Hardware manufacturers like to publish primitive measurements gathered with various tools that are optimized for achieving the highest number. In general, this kind of benchmarking rarely represents typical use. Our primitive tests are geared more towards "application" polygons so don't expect the manufacturers numbers to necessarily agree with our results.
The fill rate test measures the speed or bandwidth of the graphics hardware to draw pixels. This is measured in millions of pixels per second. To achieve high frame-rates when rendering high-resolution images requires significant bandwidth. Rendering a single polygon that fills a 1024 x 768 window at 10 Hz requires 7.8 Mpixels per second bandwidth. Typical databases require two to four times this amount. This test measures the pixel fill rate by introducing a stack of polygons (with vertex normals and vertex colors) drawn back to front (the most difficult condition) that are viewed orthographically. This test automatically introduces additional polygons until the frame rate drops below 10 hz. Once the frame-rate is below 10, the test measures 30 frames and calculates the current fill rate. Along with the various rendering options, you can measure a wide range of fill values.
Fixed Rate
The fixed rate test is targeted for the simulation community and measures the number of polygons rendered at 20 Hz. This is an important measurement as it drives the acceptable size and design of the visual database used for a simulation. This is measured by introducing sets of triangles (vertex normals, but no vertex colors) until the desired frame rate of 20 +/- 0.5 Hz is achieved. Once this frame rate is achieved, it must be sustained for 5 seconds. The view is drawn orthographically. Additional sets of polygons are added by stacking them on top of each other (rendering performed in back to front order), but offset by 10 units (to avoid coplanar polygons).

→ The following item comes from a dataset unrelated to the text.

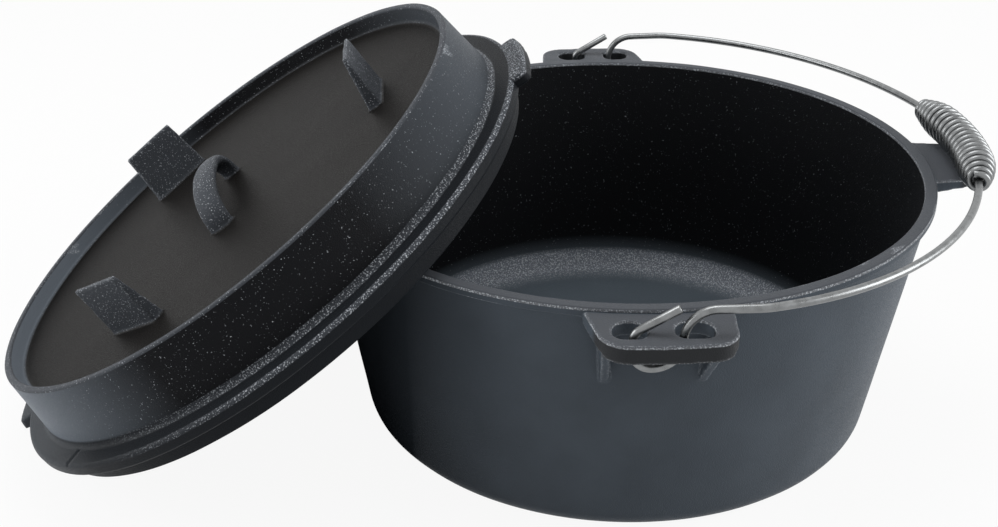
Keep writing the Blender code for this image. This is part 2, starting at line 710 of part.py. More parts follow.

NOTE: Indy3D Version2.0 rendered polygons front-to-back instead of back-to-front. This was changed in Indy3D Version2.2. Some hardware is optimized to take advantage of the rendering order and this may cause results to change with Indy V2.2.
Polygon Rate
The polygon rate test measures triangles per second and stresses the underlying transform, lighting, and setup calculations of the system and graphics board. For databases composed of tens of thousands of polygons, this typically becomes the limiting factor in achieving better performance. In addition to graphics board issues, the underlying CPU and system performance significantly influences this measurement. The measurement occurs by introducing sets of triangles (vertex normals, but no vertex colors) until the frame rate drops below 10 Hz. Once this frame rate is achieved, the measurement is performed over 30 frames. The view is be drawn orthographically. Additional sets of polygons are added by stacking them on top of each other (rendering performed in back to front order), but offset by 10 units (to avoid coplanar polygons).
NOTE: Indy3D Version2.0 rendered polygons front-to-back instead of back-to-front. This was changed in Indy3D Version2.2. Some hardware is optimized to take advantage of the rendering order and this may cause results to change with Indy V2.2.